Given problem:
Return the listing below word for word.

Saved data entries:
— BEGIN —
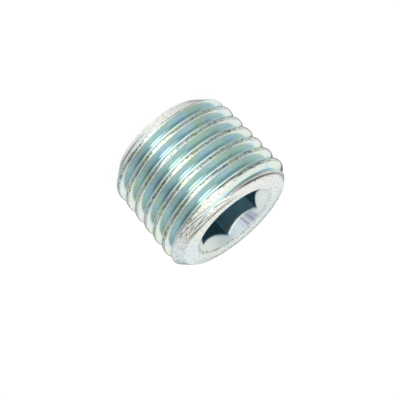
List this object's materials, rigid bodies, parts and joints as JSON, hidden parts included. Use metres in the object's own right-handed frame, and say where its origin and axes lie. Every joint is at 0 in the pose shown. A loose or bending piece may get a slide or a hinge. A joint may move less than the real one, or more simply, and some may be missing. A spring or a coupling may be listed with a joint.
{
  "type": "threaded plug",
  "caption": "Headless taper-threaded pipe plug with a countersunk hexagon socket, for sealing a threaded port.",
  "frame": {"origin": "centre of the flat blank end, which the plug stands on", "axes": "+Z along the thread's axis from the blank end out of the hexagon socket; a right-hand thread"},
  "size_m": [0.0135, 0.0136, 0.0107],
  "materials": {
    "zinc_plated_steel": "bright zinc plate with a pale blue passivation"
  },
  "bodies": {
    "root": {"plug": "zinc_plated_steel"}
  },
  "joints": []
}
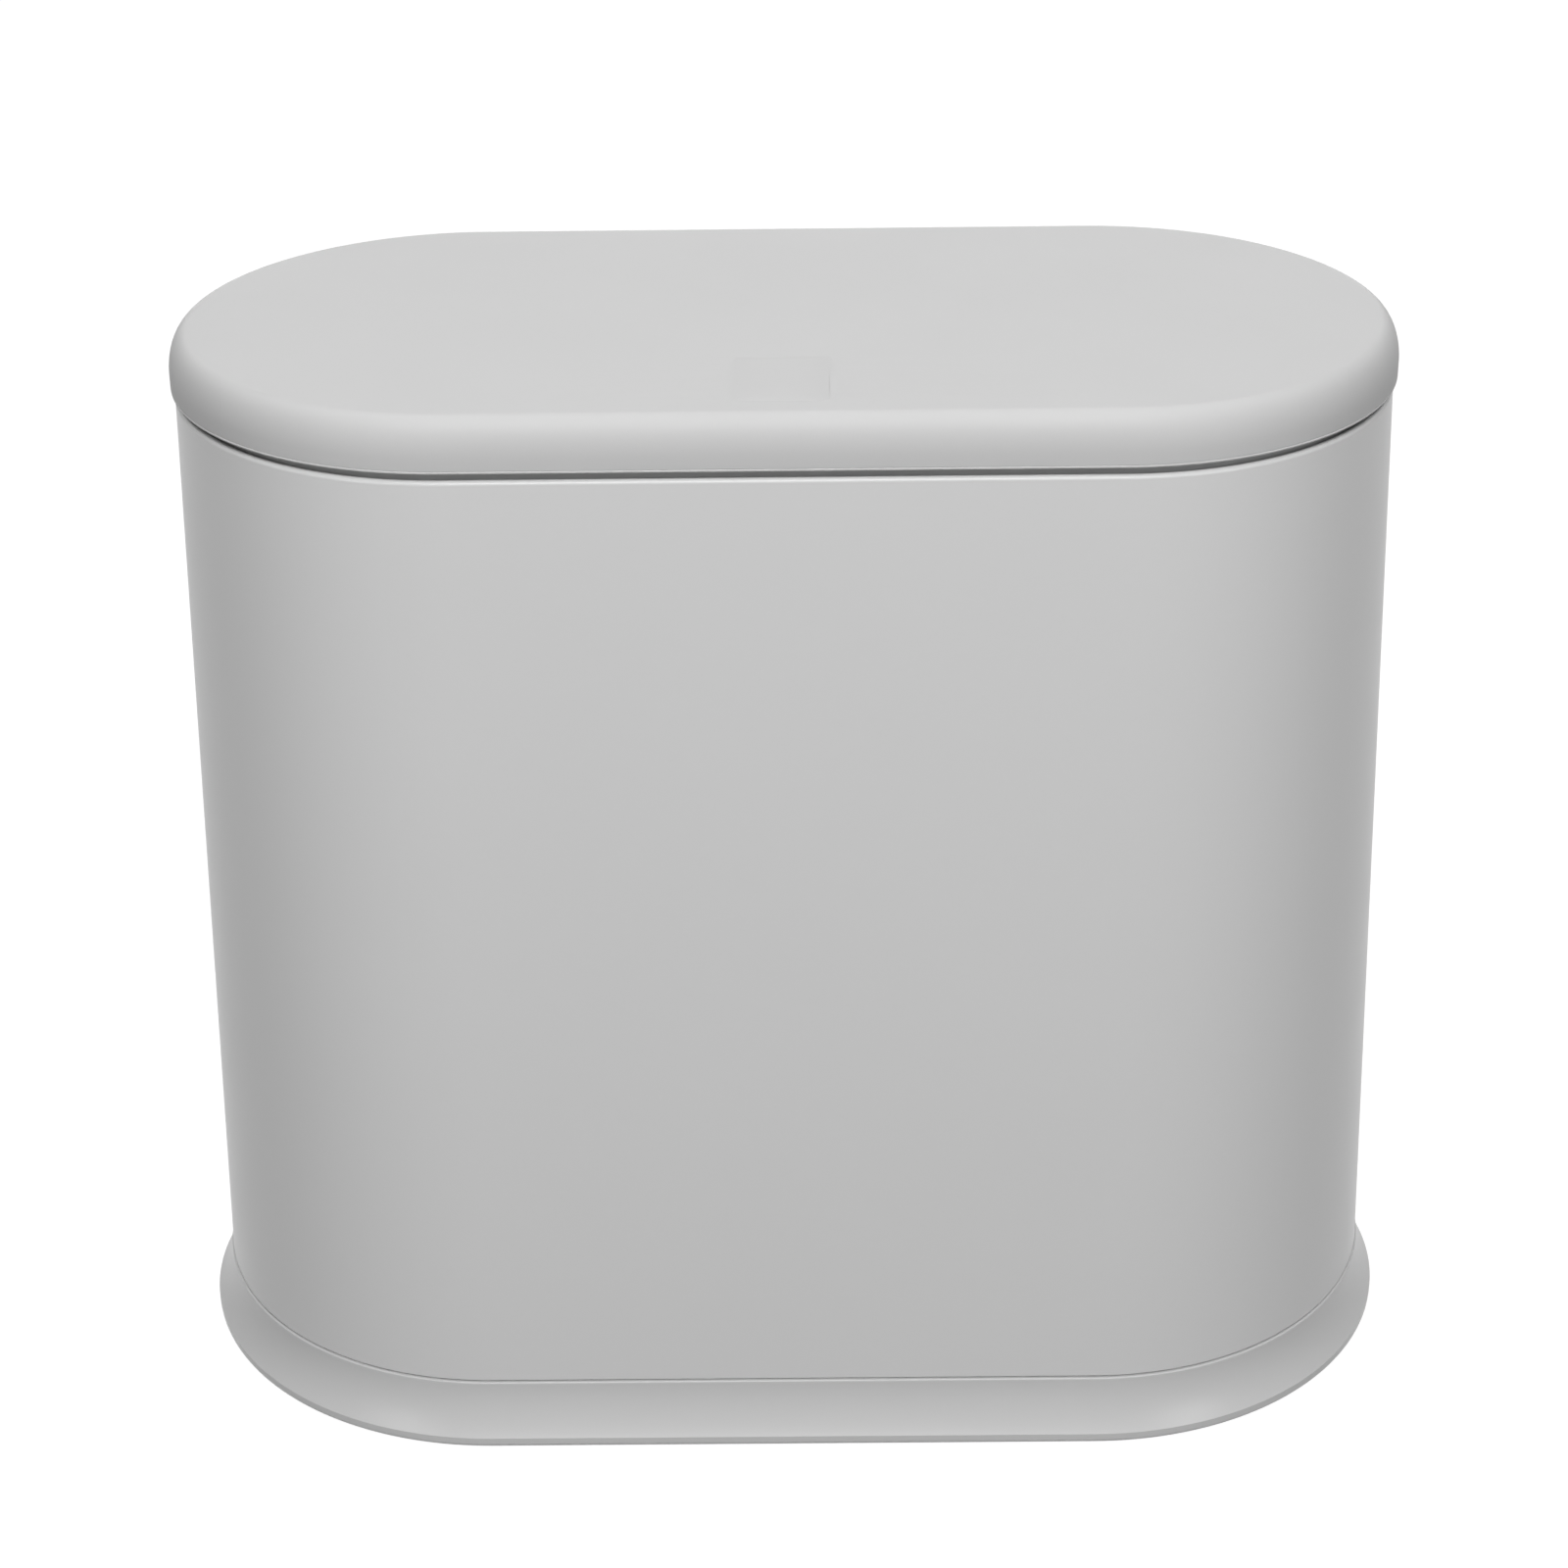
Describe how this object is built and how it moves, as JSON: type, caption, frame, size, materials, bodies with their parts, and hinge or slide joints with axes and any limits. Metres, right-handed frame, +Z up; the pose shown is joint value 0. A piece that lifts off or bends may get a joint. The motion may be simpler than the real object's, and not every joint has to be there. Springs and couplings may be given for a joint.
{
  "type": "push top countertop bin",
  "caption": "Small obround countertop bin with a flared base and a press-to-open hinged lid on a lift-off top frame.",
  "frame": {"origin": "middle of the footprint, on the surface the feet stand on", "axes": "+Z up, +X along the bin's length, -Y is the front where the lid is pressed"},
  "size_m": [0.214, 0.11, 0.188],
  "materials": {
    "body_plastic": "satin",
    "lid_plastic": "fine matt",
    "frame_plastic": "matt",
    "foot_rubber": "matt",
    "latch_plastic": "smooth",
    "magnet_nickel": "nickel plated",
    "striker_steel": "zinc plated",
    "spring_steel": "bright wire",
    "screw_steel": "zinc plated"
  },
  "bodies": {
    "bin": {"body_shell": "body_plastic", "base_plinth": "body_plastic", "foot_1": "foot_rubber", "foot_2": "foot_rubber", "foot_3": "foot_rubber", "foot_4": "foot_rubber", "base_screw_1": "screw_steel", "base_screw_2": "screw_steel", "base_screw_3": "screw_steel", "base_screw_4": "screw_steel"},
    "frame": {"top_frame": "frame_plastic", "latch_housing": "latch_plastic", "latch_clip": "latch_plastic", "latch_spring": "spring_steel", "latch_screw_1": "screw_steel", "latch_screw_2": "screw_steel", "torsion_spring_left": "spring_steel", "torsion_spring_right": "spring_steel"},
    "follower": {"cam_follower": "spring_steel"},
    "latch_and_pins": {"latch_plunger": "latch_plastic", "latch_magnet": "magnet_nickel", "hinge_pin_left": "screw_steel", "hinge_pin_right": "screw_steel"},
    "lid": {"lid_cover": "lid_plastic", "lid_liner": "frame_plastic", "striker_plate": "striker_steel", "striker_screw_1": "screw_steel", "striker_screw_2": "screw_steel", "liner_screw_1": "screw_steel", "liner_screw_2": "screw_steel", "liner_screw_3": "screw_steel", "liner_screw_4": "screw_steel"}
  },
  "joints": [
    {"name": "frame_lift", "type": "slide", "parent": "bin", "child": "frame", "axis": [0, 0, 1], "range_m": [0, 0.06]},
    {"name": "lid_press", "type": "hinge", "parent": "frame", "child": "latch_and_pins", "pos_m": [0, 0.0434, 0.1824], "axis": [-1, 0, 0], "range_deg": [-0.78, 4.5], "stiffness_Nm_per_rad": 20, "deforming": ["latch_spring"]},
    {"name": "lid_open", "type": "hinge", "parent": "latch_and_pins", "child": "lid", "pos_m": [0, 0.0434, 0.1824], "axis": [-1, 0, 0], "range_deg": [0, 75]},
    {"name": "cam_sway", "type": "hinge", "parent": "frame", "child": "follower", "pos_m": [0.00359, -0.03691, 0.1559], "axis": [1, 0, 0], "range_deg": [-0.55, 2.9]}
  ],
  "couplings": [
    {"joint": "cam_sway", "follows": "lid_press", "ratio": 0.62222}
  ]
}
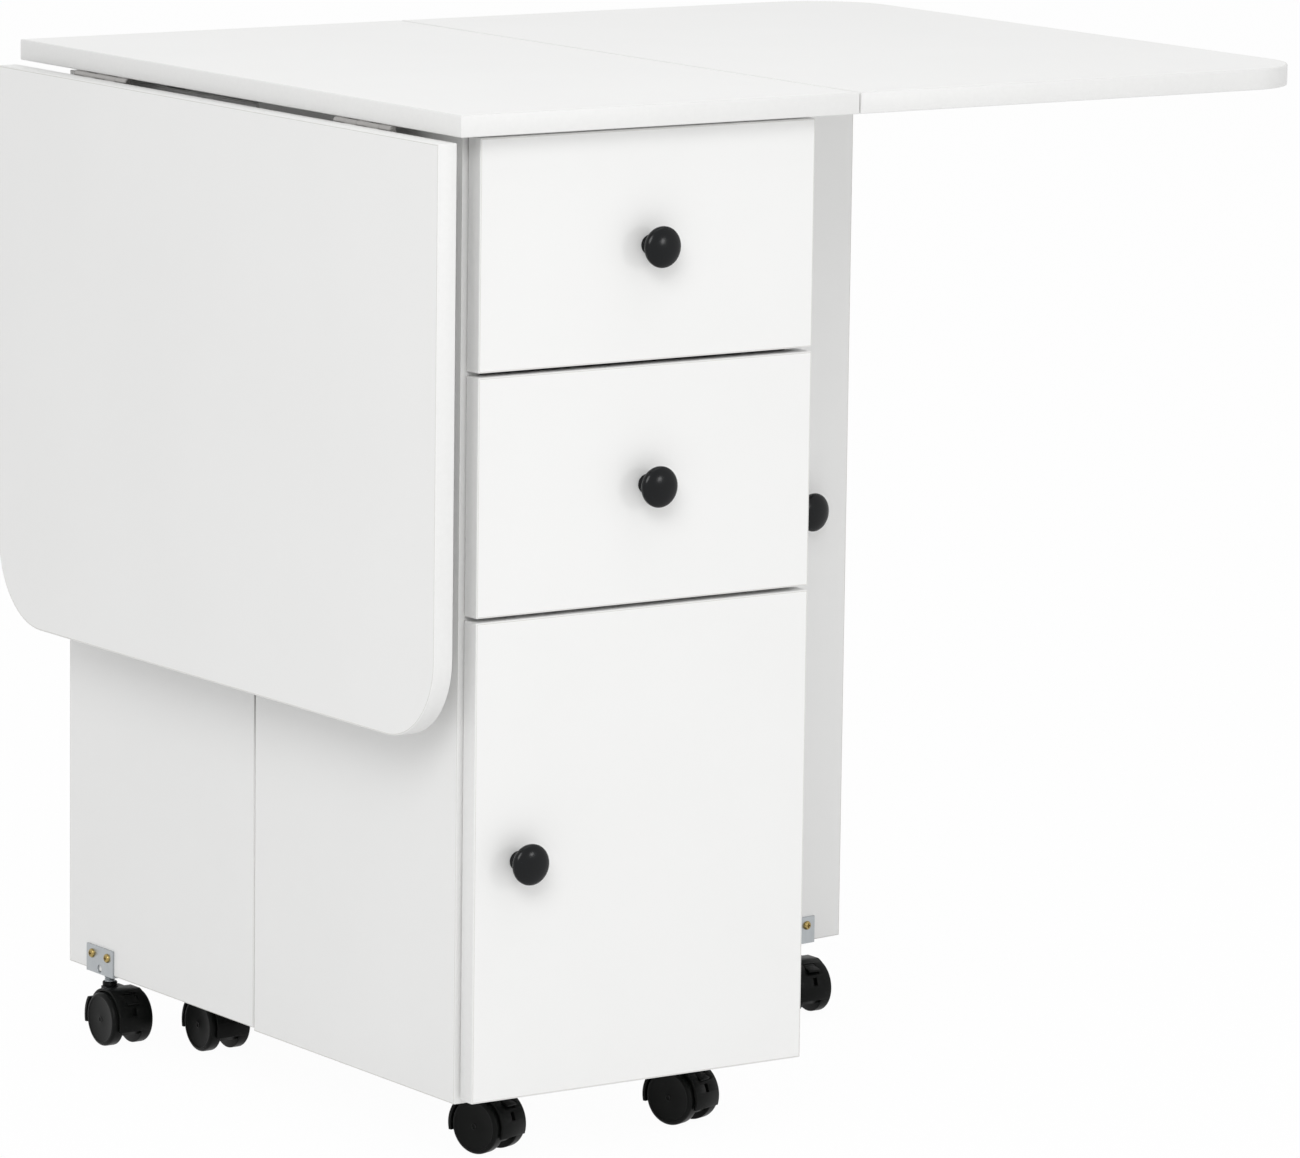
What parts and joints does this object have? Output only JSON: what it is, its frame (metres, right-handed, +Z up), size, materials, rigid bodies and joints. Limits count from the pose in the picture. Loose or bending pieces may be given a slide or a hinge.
— END —
Result of this task:
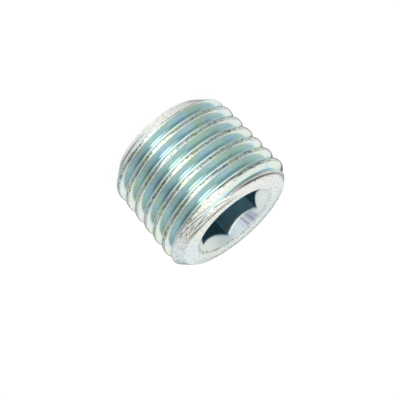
List this object's materials, rigid bodies, parts and joints as JSON, hidden parts included. Use metres in the object's own right-handed frame, and say where its origin and axes lie. Every joint is at 0 in the pose shown. A loose or bending piece may get a slide or a hinge. A joint may move less than the real one, or more simply, and some may be missing. A spring or a coupling may be listed with a joint.
{
  "type": "threaded plug",
  "caption": "Headless taper-threaded pipe plug with a countersunk hexagon socket, for sealing a threaded port.",
  "frame": {"origin": "centre of the flat blank end, which the plug stands on", "axes": "+Z along the thread's axis from the blank end out of the hexagon socket; a right-hand thread"},
  "size_m": [0.0135, 0.0136, 0.0107],
  "materials": {
    "zinc_plated_steel": "bright zinc plate with a pale blue passivation"
  },
  "bodies": {
    "root": {"plug": "zinc_plated_steel"}
  },
  "joints": []
}
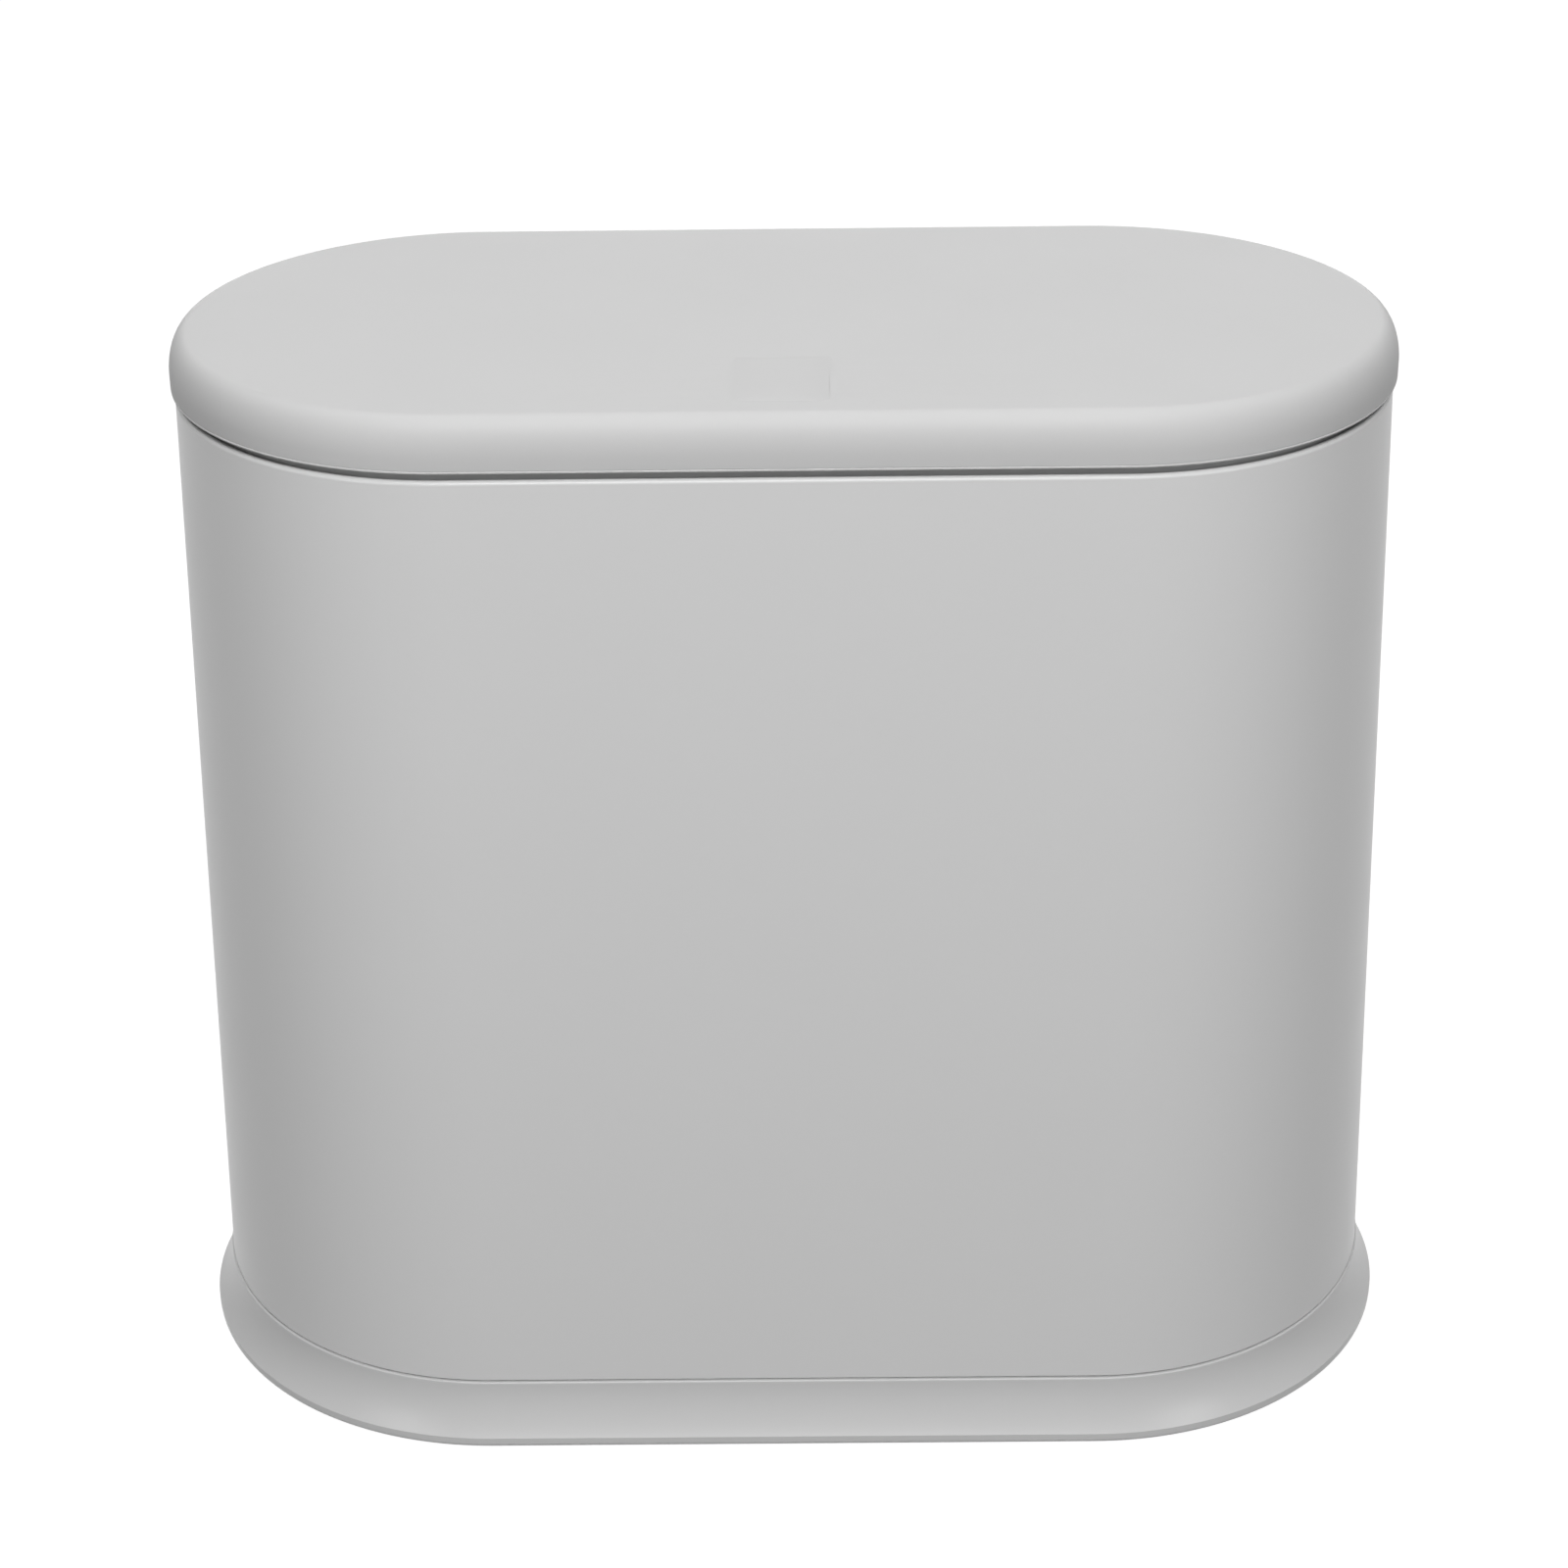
Describe how this object is built and how it moves, as JSON: type, caption, frame, size, materials, bodies with their parts, and hinge or slide joints with axes and any limits. Metres, right-handed frame, +Z up; the pose shown is joint value 0. A piece that lifts off or bends may get a joint. The motion may be simpler than the real object's, and not every joint has to be there. Springs and couplings may be given for a joint.
{
  "type": "push top countertop bin",
  "caption": "Small obround countertop bin with a flared base and a press-to-open hinged lid on a lift-off top frame.",
  "frame": {"origin": "middle of the footprint, on the surface the feet stand on", "axes": "+Z up, +X along the bin's length, -Y is the front where the lid is pressed"},
  "size_m": [0.214, 0.11, 0.188],
  "materials": {
    "body_plastic": "satin",
    "lid_plastic": "fine matt",
    "frame_plastic": "matt",
    "foot_rubber": "matt",
    "latch_plastic": "smooth",
    "magnet_nickel": "nickel plated",
    "striker_steel": "zinc plated",
    "spring_steel": "bright wire",
    "screw_steel": "zinc plated"
  },
  "bodies": {
    "bin": {"body_shell": "body_plastic", "base_plinth": "body_plastic", "foot_1": "foot_rubber", "foot_2": "foot_rubber", "foot_3": "foot_rubber", "foot_4": "foot_rubber", "base_screw_1": "screw_steel", "base_screw_2": "screw_steel", "base_screw_3": "screw_steel", "base_screw_4": "screw_steel"},
    "frame": {"top_frame": "frame_plastic", "latch_housing": "latch_plastic", "latch_clip": "latch_plastic", "latch_spring": "spring_steel", "latch_screw_1": "screw_steel", "latch_screw_2": "screw_steel", "torsion_spring_left": "spring_steel", "torsion_spring_right": "spring_steel"},
    "follower": {"cam_follower": "spring_steel"},
    "latch_and_pins": {"latch_plunger": "latch_plastic", "latch_magnet": "magnet_nickel", "hinge_pin_left": "screw_steel", "hinge_pin_right": "screw_steel"},
    "lid": {"lid_cover": "lid_plastic", "lid_liner": "frame_plastic", "striker_plate": "striker_steel", "striker_screw_1": "screw_steel", "striker_screw_2": "screw_steel", "liner_screw_1": "screw_steel", "liner_screw_2": "screw_steel", "liner_screw_3": "screw_steel", "liner_screw_4": "screw_steel"}
  },
  "joints": [
    {"name": "frame_lift", "type": "slide", "parent": "bin", "child": "frame", "axis": [0, 0, 1], "range_m": [0, 0.06]},
    {"name": "lid_press", "type": "hinge", "parent": "frame", "child": "latch_and_pins", "pos_m": [0, 0.0434, 0.1824], "axis": [-1, 0, 0], "range_deg": [-0.78, 4.5], "stiffness_Nm_per_rad": 20, "deforming": ["latch_spring"]},
    {"name": "lid_open", "type": "hinge", "parent": "latch_and_pins", "child": "lid", "pos_m": [0, 0.0434, 0.1824], "axis": [-1, 0, 0], "range_deg": [0, 75]},
    {"name": "cam_sway", "type": "hinge", "parent": "frame", "child": "follower", "pos_m": [0.00359, -0.03691, 0.1559], "axis": [1, 0, 0], "range_deg": [-0.55, 2.9]}
  ],
  "couplings": [
    {"joint": "cam_sway", "follows": "lid_press", "ratio": 0.62222}
  ]
}
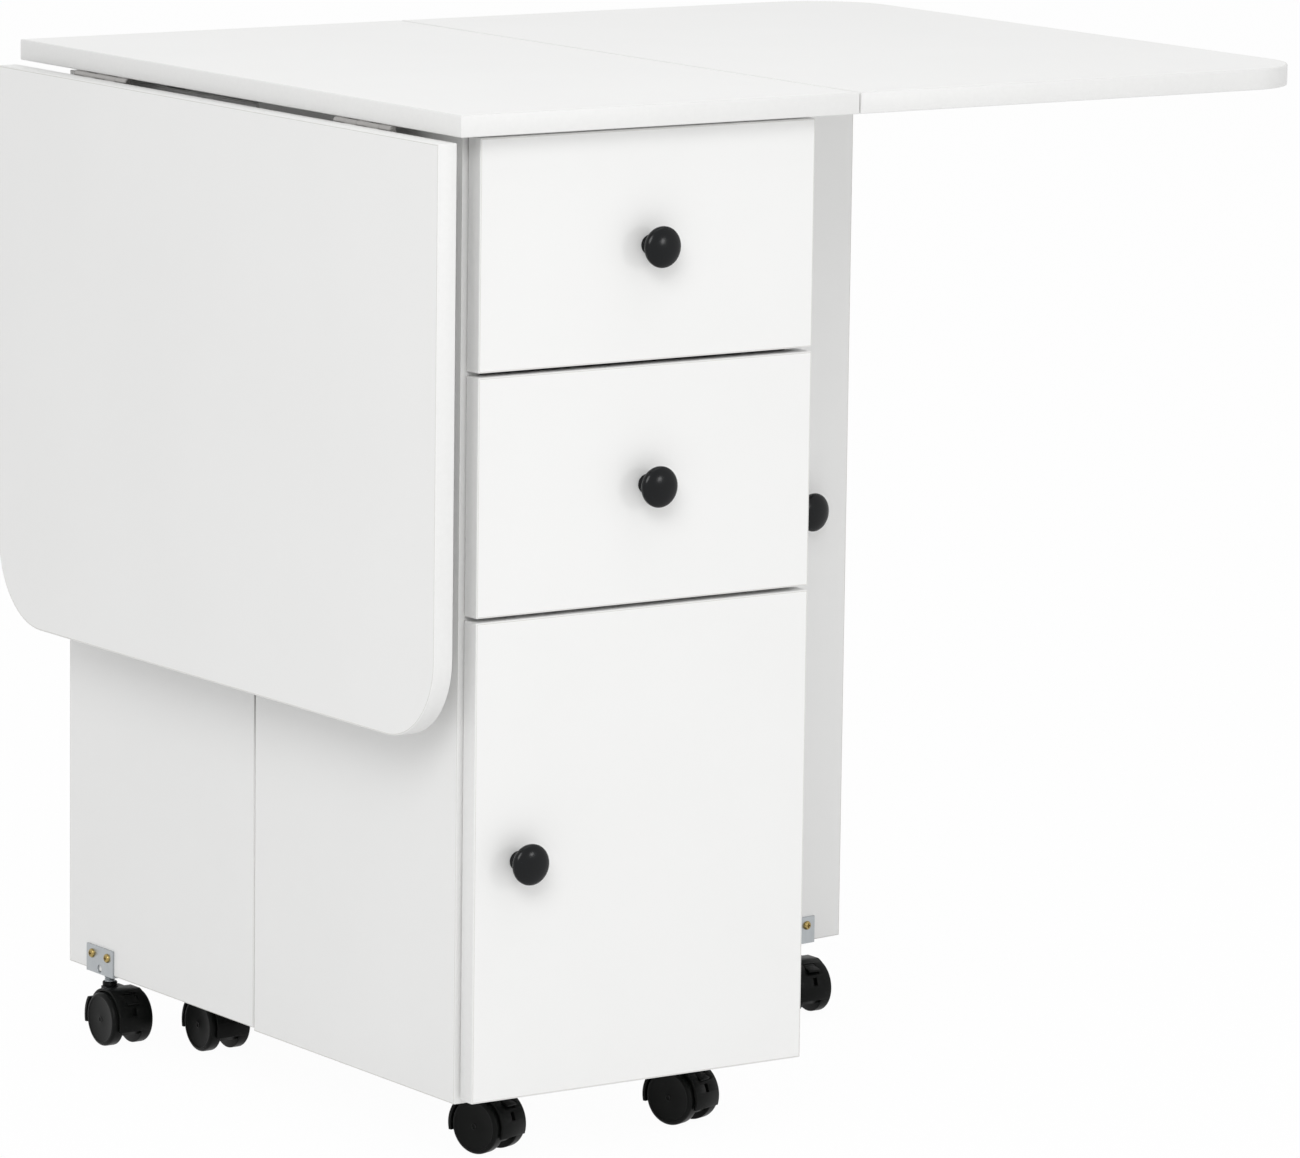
What parts and joints does this object have? Output only JSON: what it is, its frame (metres, right-handed, +Z up), size, materials, rigid bodies and joints. Limits count from the pose in the picture. Loose or bending pieces may be given a slide or a hinge.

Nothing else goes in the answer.